The custom of having family prayer is held in honor wherever there is real Christian life, and it is the one thing which more than any other knits together the loose threads of home and unites its various members before God. The family worship time in which parents, children and friends daily join in praise, and prayer is at once an acknowledgment of our dependence on the Heavenly father and a renewal of consecration to His work in the world. The Bible read, the hymn sung, the prayer is offered, and unless all has been done in mere formality and without hearty assent, those who gathered are armored as they were not before they met there. The sick and the absent are remembered, the tempted and the tried are commended to God, and, as the Israelites in the desert were attended by the pillar and cloud, so in life's wilderness the family who inquires of the Lord are constantly overshadowed by His presence, peace and love.

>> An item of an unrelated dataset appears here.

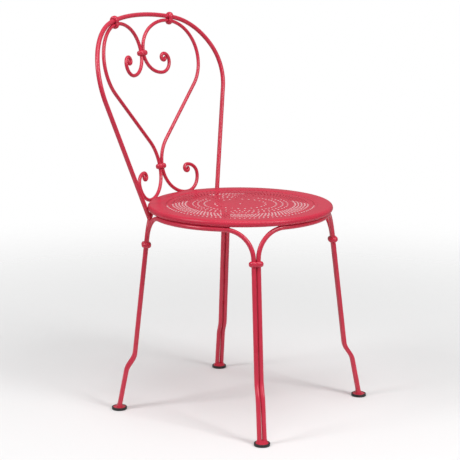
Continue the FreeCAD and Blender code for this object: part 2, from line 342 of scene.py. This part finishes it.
def seatTree(sizes, ringCount):
    # the object's own mesh is the rim's outline; the tree turns it round and fills its middle
    tree, graph, size = newGeometryTree("perforatedSeat", sizes)

    ringTree = holeRingTree()
    rings = [graph.add("GeometryNodeGroup", {"node_tree": ringTree},
                       {key: size[f"Ring {number} {key}"] for key in ("Radius", "Count", "Turn")})
             for number in range(1, ringCount + 1)]
    spots = graph.add("GeometryNodeJoinGeometry", {}, {0: rings})

    def circle(sides, radius):
        return graph.add("GeometryNodeCurvePrimitiveCircle", {}, {"Resolution": sides,
                                                                  "Radius": radius})

    def atSpots(instance):
        holes = graph.add("GeometryNodeInstanceOnPoints", {}, {"Points": spots,
                                                               "Instance": instance})
        return graph.add("GeometryNodeRealizeInstances", {}, {0: holes})

    def flatWithHoles(holeRadius, height, turned):
        outline = circle(size["Rim Sides"], size["Field Radius"])
        holes = atSpots(circle(size["Hole Sides"], holeRadius))
        both = graph.add("GeometryNodeJoinGeometry", {}, {0: [outline, holes]})
        face = graph.add("GeometryNodeFillCurve", {}, {"Curve": both})
        if turned:
            face = graph.add("GeometryNodeFlipFaces", {}, {0: face})
        face = graph.add("GeometryNodeTransform", {}, {"Geometry": face,
                                                       "Translation": graph.vector(z=height)})
        return graph.add("GeometryNodeSetShadeSmooth", {}, {"Geometry": face,
                                                            "Shade Smooth": False})

    fieldTop = size["Top"] - size["Drop"]
    fieldBottom = fieldTop - size["Field Sheet"]
    topFace = flatWithHoles(size["Hole Radius"] + size["Lip"], fieldTop, False)
    bottomFace = flatWithHoles(size["Hole Radius"], fieldBottom, True)

    # the wall of one hole: a quarter round at its mouth, then straight down
    bands = sizes["Lip Parts"] + 1
    wall = graph.add("GeometryNodeMeshGrid", {}, {"Size X": 1.0, "Size Y": 1.0,
                                                  "Vertices X": size["Hole Sides"] + 1,
                                                  "Vertices Y": bands + 1})
    grid = graph.add("ShaderNodeSeparateXYZ", {},
                     {"Vector": graph.add("GeometryNodeInputPosition")})
    around = (grid.out("X") + 0.5) * math.tau
    down = (grid.out("Y") + 0.5) * bands / sizes["Lip Parts"]
    bend = down.low(1.0) * (math.pi / 2)
    reach = size["Hole Radius"] + size["Lip"] * (1 - bend.sine())
    straight = (down - 1.0).high(0.0) * sizes["Lip Parts"]
    depth = (size["Lip"] * (1 - bend.cosine())
             + straight * (size["Field Sheet"] - size["Lip"]))
    spot = graph.vector(reach * around.cosine(), reach * around.sine(), fieldTop - depth)
    walls = atSpots(graph.add("GeometryNodeSetPosition", {}, {"Geometry": wall, "Position": spot}))

    # the rim's outline, swept round the field's edge
    path = circle(size["Rim Sides"], size["Field Radius"])
    outline = graph.add("GeometryNodeMeshToCurve", {}, {"Mesh": size["Geometry"]})
    rim = graph.add("GeometryNodeCurveToMesh", {}, {"Curve": path, "Profile Curve": outline})

    whole = graph.add("GeometryNodeJoinGeometry", {}, {0: [topFace, bottomFace, walls, rim]})
    whole = graph.add("GeometryNodeMergeByDistance", {}, {"Geometry": whole,
                                                          "Distance": size["Merge Within"]})
    toCentre = graph.vector(y=size["Centre Y"])
    whole = graph.add("GeometryNodeTransform", {}, {"Geometry": whole, "Translation": toCentre})
    whole = graph.add("GeometryNodeRealizeInstances", {}, {0: whole})
    whole = graph.add("GeometryNodeSetMaterial", {}, {"Geometry": whole,
                                                      "Material": size["Paint"]})
    finishGeometryTree(graph, whole)
    return tree


def rimOutline():
    # from the field's upper edge over the step and the roll to its end, and back inside
    def roll(radius, turns):
        return [(seat["rollMiddle"] + radius * math.cos(turn),
                 seat["top"] - seat["rollRadius"] + radius * math.sin(turn)) for turn in turns]

    top = seat["top"]
    low = top - seat["fieldDrop"]
    step = [(seat["stepStart"] - seat["bendOut"], low),
            (seat["stepStart"] + seat["bendIn"], low + seat["bendRise"]),
            (seat["stepEnd"] - seat["bendIn"], top - seat["bendRise"]),
            (seat["stepEnd"] + seat["bendOut"], top)]
    turns = [math.radians(90 - seat["rollSweep"] * i / seat["rollParts"])
             for i in range(seat["rollParts"] + 1)]
    outside = [(seat["fieldEdge"], low), *step, (seat["rollMiddle"] - seat["topFlatEnd"], top),
               *roll(seat["rollRadius"], turns)]
    inside = [*roll(seat["rollRadius"] - seat["sheet"], turns[::-1]),
              *((x, height - seat["sheet"]) for x, height in reversed(step)),
              (seat["fieldEdge"], low - seat["fieldSheet"])]
    return outside + inside


def makeSeat():
    lace = [(seat["laceFirst"] + seat["lacePitch"] * row, seat["laceHoles"],
             seat["laceTurn"] * (row % 2)) for row in range(seat["laceRows"])]
    rings = seat["rings"] + lace
    sizes = {
        "Top": seat["top"] * mm,
        "Drop": seat["fieldDrop"] * mm,
        "Field Sheet": seat["fieldSheet"] * mm,
        "Field Radius": seat["fieldEdge"] * mm,
        "Rim Sides": seat["rimSides"],
        "Hole Radius": seat["holeRadius"] * mm,
        "Hole Sides": seat["holeSides"],
        "Lip": seat["lip"] * mm,
        "Lip Parts": seat["lipParts"],
        "Centre Y": seat["centre"][1] * mm,
        "Merge Within": seat["mergeWithin"] * mm,
        "Paint": finishes["paint_seat"],
    }
    for number, (radius, count, turn) in enumerate(rings, 1):
        sizes[f"Ring {number} Radius"] = radius * mm
        sizes[f"Ring {number} Count"] = count
        sizes[f"Ring {number} Turn"] = turn
    points = [(x - seat["fieldEdge"], -height, 0.0) for x, height in rimOutline()]
    edges = [(i, i + 1) for i in range(len(points) - 1)]
    piece = newPiece("perforatedSeat", points, edges)
    mesh = runGeometryTree(piece, seatTree(sizes, len(rings)), sizes)
    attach(piece, "root")
    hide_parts("seat")
    print("seat:", len(mesh.polygons), "faces,", sum(count for _, count, _ in rings), "holes")


makeSeat()


weld = {
    "bite": 0.8,             # how far a seam goes into each of its two pieces
    "widestGap": 2.2,
    "step": 2.0,             # degrees between the stations of a seam round the rim
    "fewestStations": 3,     # a shorter seam is left out
    "sides": 8,
    "tackReach": 5.0,        # half the length of a tack weld
    "tackRadius": 1.7,
    "tackParts": 8,
    "tackEnd": 1.02,         # a little over 1, so that a tack's ends keep some thickness
    "nearby": 16.0,          # how much of a rod is looked at for its direction
}


def meshPoints(node):
    return [vertex.co.copy() for vertex in nodes[node].data.vertices]


def surfaceOf(node):
    faces = [tuple(face.vertices) for face in nodes[node].data.polygons]
    return BVHTree.FromPolygons(meshPoints(node), faces)


def rimSeams(rod):
    # stations along the groove between the rim's roll and a rod below it: place and radius
    surface = surfaceOf(rod)
    centre = Vector(seat["centre"]) * mm
    points = meshPoints(rod)
    middle = sum(points, Vector()) / len(points) - centre
    behind = math.atan2(-middle.y, -middle.x)
    roll = seat["rollRadius"] * mm
    runs = [[]]
    for i in range(round(360 / weld["step"])):
        angle = behind + math.radians(weld["step"] * i)
        outward = Vector((math.cos(angle), math.sin(angle), 0.0))
        core = centre + outward * (seat["rollMiddle"] * mm)
        core.z = seat["top"] * mm - roll
        spot, _, _, reach = surface.find_nearest(core)
        gap = reach - roll
        share = gap / (weld["widestGap"] * mm)
        if share < 1:
            place = core + (spot - core).normalized() * (roll + gap / 2)
            runs[-1].append((place, gap / 2 + weld["bite"] * mm * (1 - share)))
        elif runs[-1]:
            runs.append([])
    return [run for run in runs if len(run) >= weld["fewestStations"]]


def tackWeld(first, second, side):
    # a short bead, full in the middle, where two pieces come closest on one side of the chair
    surface = surfaceOf(second)
    here = [point for point in meshPoints(first) if point.x * side > 0]
    nearest = min(here, key=lambda point: surface.find_nearest(point)[3])
    middle = (nearest + surface.find_nearest(nearest)[0]) / 2
    around = [point - nearest for point in here]
    close = numpy.array([away for away in around if away.length < weld["nearby"] * mm])
    along = Vector(numpy.linalg.eigh(numpy.cov(close.T))[1][:, 2])
    shares = [2 * i / weld["tackParts"] - 1 for i in range(weld["tackParts"] + 1)]
    return [(middle + along * (share * weld["tackReach"] * mm),
             weld["tackRadius"] * mm * math.sqrt(weld["tackEnd"] - share * share))
            for share in shares]


def seamTree(sizes):
    # a round bead along each run, as thick as its stations say
    tree, graph, size = newGeometryTree("weldSeam", sizes)
    thickness = graph.add("GeometryNodeInputNamedAttribute", {"data_type": "FLOAT"},
                          {"Name": "weldRadius"})
    path = graph.add("GeometryNodeMeshToCurve", {}, {"Mesh": size["Geometry"]})
    ring = graph.add("GeometryNodeCurvePrimitiveCircle", {}, {"Resolution": size["Sides"],
                                                              "Radius": 1.0})
    bead = graph.add("GeometryNodeCurveToMesh", {}, {"Curve": path, "Profile Curve": ring,
                                                     "Scale": thickness, "Fill Caps": True})
    bead = graph.add("GeometryNodeRealizeInstances", {}, {0: bead})
    bead = graph.add("GeometryNodeSetMaterial", {}, {"Geometry": bead, "Material": size["Paint"]})
    finishGeometryTree(graph, bead)
    return tree


def makeWelds():
    runs = []
    for rod in ("front_rod", "rear_rod", "side_rod_right", "side_rod_left"):
        runs += rimSeams(rod)
    for side, name in ((-1, "right"), (1, "left")):
        runs.append(tackWeld("scroll_" + name, "back_hoop", side))
        runs.append(tackWeld("scroll_" + name, "seat", side))
        runs.append(tackWeld("rear_rod", "back_hoop", side))
    stations = [station for run in runs for station in run]
    edges = []
    for run in runs:
        first = edges[-1][1] + 1 if edges else 0
        edges += [(first + i, first + i + 1) for i in range(len(run) - 1)]
    piece = newPiece("weldSeams", [place / mm for place, _ in stations], edges)
    thickness = piece.data.attributes.new("weldRadius", "FLOAT", "POINT")
    thickness.data.foreach_set("value", [radius for _, radius in stations])
    sizes = {"Sides": weld["sides"], "Paint": finishes["paint_rods"]}
    mesh = runGeometryTree(piece, seamTree(sizes), sizes)
    mesh.shade_smooth()
    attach(piece, "root")
    print("welds:", len(runs), "beads,", len(mesh.polygons), "faces")


makeWelds()


studioFloor = {
    "colour": (0.88, 0.88, 0.88, 1.0),
    "radius": 2.4,           # metres
    "sides": 96,
    "fade": (0.3, 2.2),      # metres from the middle: where it begins to fade and where it is gone
    "hazeSize": 1 / 3,       # metres
    "gloss": (0.75, 0.85),   # roughness, lowest and highest
    "specular": 0.2,
}


def makeFloor():
    sides = studioFloor["sides"]
    reach = studioFloor["radius"] / mm
    turns = [math.tau * i / sides for i in range(sides)]
    ring = [(reach * math.cos(turn), reach * math.sin(turn), 0) for turn in turns]
    floor = newPiece("floor", ring, faces=[tuple(range(sides))])
    material, graph, place = newMaterial("paleFloor")
    haze = graph.noise(place, studioFloor["hazeSize"], 2.0)
    rough = graph.spread(haze, noiseRange, studioFloor["gloss"])
    away = graph.add("ShaderNodeVectorMath", {"operation": "LENGTH"}, {0: place}, "Value")
    shown = graph.spread(away, studioFloor["fade"], (1.0, 0.0), "SMOOTHSTEP")
    closeMaterial(graph, {"Base Color": studioFloor["colour"],
                          "Specular IOR Level": studioFloor["specular"]},
                  {"Roughness": rough, "Alpha": shown})
    floor.data.materials.append(material)


lamps = {   # place, aimed at, width, height (metres), watts
    "overheadLamp": ((-0.5, -0.6, 2.9), (0.0, 0.0, 0.4), 1.6, 1.6, 27),
    "rightLamp": ((-0.15, -2.3, 2.2), (0.0, 0.0, 0.8), 0.7, 1.2, 35),
    "leftLamp": ((-2.0, 1.1, 2.2), (0.0, 0.0, 0.8), 0.7, 1.2, 29),
}


def softLamp(name, place, target, width, height, watts):
    light = bpy.data.lights.new(name, "AREA")
    light.shape = "RECTANGLE"
    light.size = width
    light.size_y = height
    light.energy = watts
    lamp = bpy.data.objects.new(name, light)
    lamp.location = place
    aim = Vector(target) - Vector(place)
    lamp.rotation_euler = aim.to_track_quat("-Z", "Y").to_euler()
    bpy.context.scene.collection.objects.link(lamp)


air = {
    "backdrop": 1.0,         # what the camera sees behind the floor
    # share of the way from straight down to straight up, brightness
    "glow": [(0.0, 0.3), (0.48, 0.3), (0.62, 0.34), (1.0, 0.45)],
}


def makeWorld():
    world = bpy.data.worlds.new("studioAir")
    world.use_nodes = True
    world.node_tree.nodes.clear()
    graph = Graph(world.node_tree)
    ray = graph.add("ShaderNodeTexCoord").out("Generated")
    height = graph.add("ShaderNodeSeparateXYZ", {}, {"Vector": ray}).out("Z") * 0.5 + 0.5
    stops = [(share, (level, level, level, 1.0)) for share, level in air["glow"]]
    glow = graph.add("ShaderNodeValToRGB", {"stops": stops}, {"Fac": height})
    seen = graph.add("ShaderNodeLightPath").out("Is Camera Ray")
    white = (air["backdrop"],) * 3 + (1.0,)
    light = graph.add("ShaderNodeBackground", {}, {"Color": graph.mixColour(seen, glow, white)})
    graph.add("ShaderNodeOutputWorld", {}, {0: light})
    bpy.context.scene.world = world


view = {
    "place": (-2.539, -1.78265, 1.043),   # metres
    "yaw": 55.05,            # degrees from +Y towards +X
    "pitch": -11.80,
    "roll": 0.18,
    "lens": 111.44,
    "sensor": 36.0,
    "clipEnd": 60.0,         # metres
}


def makeCamera():
    lens = bpy.data.cameras.new("camera")
    lens.lens = view["lens"]
    lens.sensor_width = view["sensor"]
    lens.clip_end = view["clipEnd"]
    camera = bpy.data.objects.new("camera", lens)
    yaw = math.radians(view["yaw"])
    pitch = math.radians(view["pitch"])
    forward = Vector((math.sin(yaw) * math.cos(pitch), math.cos(yaw) * math.cos(pitch),
                      math.sin(pitch)))
    right = Vector((math.cos(yaw), -math.sin(yaw), 0.0))
    up = right.cross(forward)
    turn = Matrix((right, up, -forward)).transposed()
    turn = turn @ Matrix.Rotation(math.radians(view["roll"]), 3, "Z")
    camera.matrix_world = Matrix.Translation(view["place"]) @ turn.to_4x4()
    bpy.context.scene.collection.objects.link(camera)
    bpy.context.scene.camera = camera


makeFloor()
makeWorld()
for name, setup in lamps.items():
    softLamp(name, *setup)
makeCamera()
bpy.context.scene.view_settings.view_transform = "Standard"
print("studio: floor, light and camera ready")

We, ignorant of ourselves, may ask in prayer that what would be to our inquiry, which the Father denies us for our own good; so find we profit by losing of our prayer. Or we may even pray for trifles, without so much as a thought of the greatest blessings we have received. And, with sorrow be it said, we are not ashamed many times to ask God for that which we have, when our neighbor is in want of that very thing. It is by reason of the worthlessness of so many of our prayers remain unanswered. Good prayers never come creeping home. We are sure we shall receive either what we ask or what we should ask. Prayer is a study of Truth. No man ever prayed heartily without learning something, if he did but listen and watch.

It is for sake of man, not of God, that worship and prayer are needed. Not that God may be rendered more gracious, but that we may be healed, that we may be confirmed in our proper sense of dependence upon God's precious Son, Christ Jesus. He who is worthy of all praise and worship and adoration!